I remember waking up the Monday morning after the AFC Championship Game this past January and feeling great and going on Twitter and — Deflategate. (“Also sometimes known as Ballghazi,” notes Wikipedia, correctly, as it’s still the better name.) The Patriots had just destroyed the Indianapolis Colts, 45-7, to advance to the Super Bowl, but it was immediately obvious to me that we had another Patriots Cheated narrative on our hands and that no matter what resolution came of the matter, the dominant narrative of The Patriots Cheated would be cemented, forever and ever. And ever.
The narrative started with Spygate back in 2007. What was Spygate? If you’re like most casual followers of NFL pop culture, you’ll tell me it was about the Patriots secretly videotaping the practice sessions of other teams. Not so. What Spygate was, in total, was the Patriots videotaping an assistant coach of the New York Jets on the sidelines during an actual NFL game. Why is this a problem? Again per Wikipedia: “Videotaping opposing coaches is not illegal in the NFL but there are designated areas allowed by the league to do such taping. The Patriots were videotaping the Jets’ coaches from their own sideline which is not allowed.”
So the Patriots videotaped an opposing assistant coach from the wrong place in the stadium, during a game in front of a crowd of 60,000 people, all of whom could also presumably see and/or videotape the same assistant coach. Quelle scandal.
The obvious point being: the details of Spygate itself didn’t matter, and still don’t. In the minds of everyone who’re not Patriots fans, The Patriots Cheated. So when it became clear that something had happened with the footballs on January 18, 2015, the details didn’t matter either. The Patriots Cheated.
People — friends! — throw these lines in the face of New England sports fans. Heard it for years, will be hearing it for years to come. Here’s the thing: we don’t care. I believe there is some mechanism in the part of the brain that deals with sports fandom that simply suppresses these inconvenient details. It’s only sports, we remind ourselves. And the good guys won. (At least, our good guys.)
In the wake of Deflategate, I’m willing to go further. I now fully embrace the Dark Side. If you’d told me in the 1980′s, when the Patriots were a perennial fourth-place team playing at a run-down dump in Foxboro, MA where all the seating was metal benches perfect for a 28-degree day in December — a shithole the team was still playing in during the Tuck Rule Game in 2002 — that in the next century the Patriots would morph into a team so monstrous they would win four Super Bowls while assuming the mantle of League Villain, I would have welcomed it with glee. So hey: here we are! It’s actually pretty fun here. (By the way, Tom Brady obviously cheated. I’m fine with it.)

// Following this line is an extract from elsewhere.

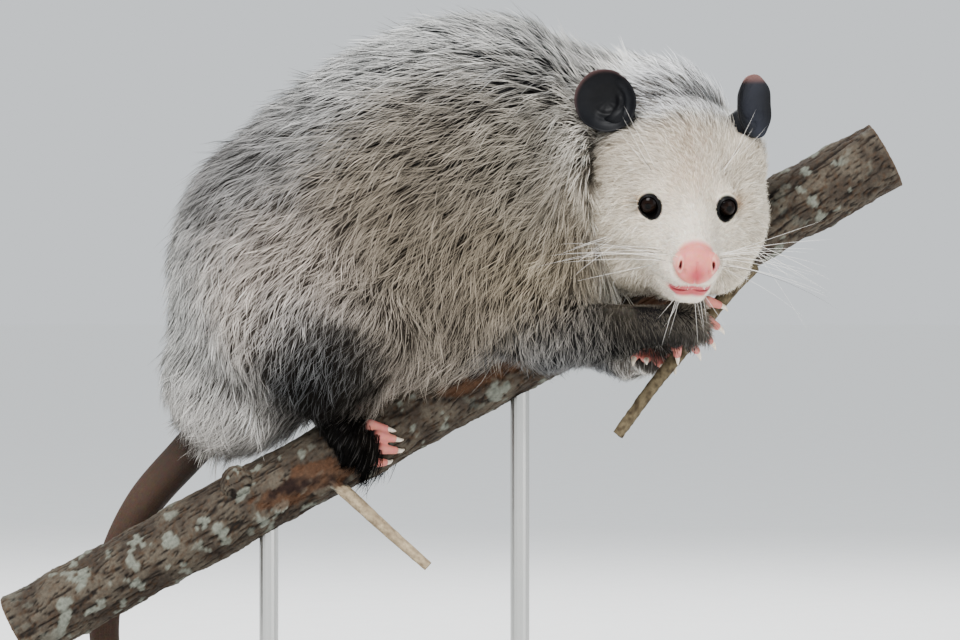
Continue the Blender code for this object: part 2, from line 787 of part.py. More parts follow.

Which brings me to the St. Louis Cardinals, a baseball team which stands accused of doing things far worse than the Patriots ever did. Will Leitch, an avid Cardinals fan, bravely confronted the topic yesterday, asking and answering questions about the burgeoning scandal. This bit really got me:
Does this, if true, devalue the past decade-plus of success the Cardinals have had? Well, remember whom you’re talking to right now … but no, obviously not.
Will, let me welcome you to the Dark Side, because that is where you now reside. Whether or not Cards fans realize it yet, in the minds of many (most!), the hacking scandal absolutely will devalue the past decade of success, or a least the past five years or so of it. And so the Cardinals and their fans — an organization and group historically bathed in sunlight and respected as the best of their kind — will have to learn a new way to be.
A darker way to be.
Welcome to the Dark Side. It really is pretty fun over here, once you get used to it.